How can we study these questions or any possible effect that light has over vast expanses of time?

Scientifically, the study of light-over-time becomes a natural paradox because light is a measure of ‘time,’ yet has properties that make ‘time’ a variable … which connotes a fundamental problem: that ordinary science cannot measure light-over-time simply because light is a measure of time … while also being a variable of mass and a variable of energy, which means we are immersed inside the very experiment we would propose to undertake, thus meaning quite simply, we ourselves are a variable in the outcome of any experiment.

This clearly demonstrates how mankind’s scientific perspective is limited by the brief snapshot allowed our short life-spans: How can a scientist experiment on probabilities posed by a physics that spans tens of thousands or millions of years when the sum of recorded history barely covers 6000 years?

Appendix: Using the human experience as our foremost example; the most enduring strategy for life is telling the next generation about the lessons and technologies that have been passed down through history. In other words, we re-tell our story so the next generation will remember how to grow potatoes and make hammers.

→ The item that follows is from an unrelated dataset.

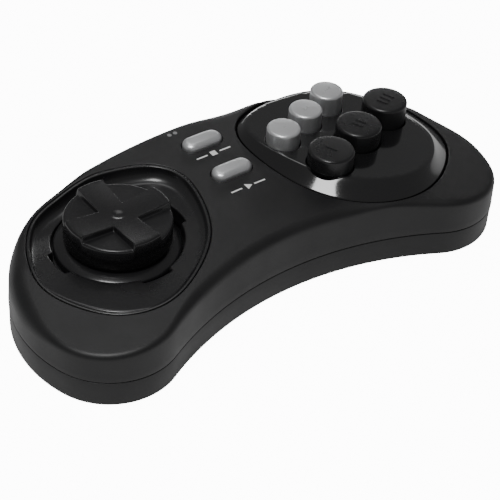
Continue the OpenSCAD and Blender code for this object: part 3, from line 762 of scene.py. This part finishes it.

We can apply the importance of ‘story-telling’ also to light. Excluding meteorites and a smattering of collected rocks and particles of dust, all the information we have received from space has arrived here via the electromagnetic spectrum (light). We have used this bombardment of light from space to analyze the history of our universe and to calculate the unfathomable reasoning behind dark matter and black holes … but the entire story of our universe has arrived via light.

Conversely, a steady stream of reflected and radiated light leaves our planet each moment and carries with it the story of our lives. This means the lessons from our lives are preserved and re-told, and are being added to the ever-changing universe to make whatever contribution they might to the future of ‘what happens out there,’ and in doing so, it notches comfortably into human expectation: knowing that (because of light) our lives will endure.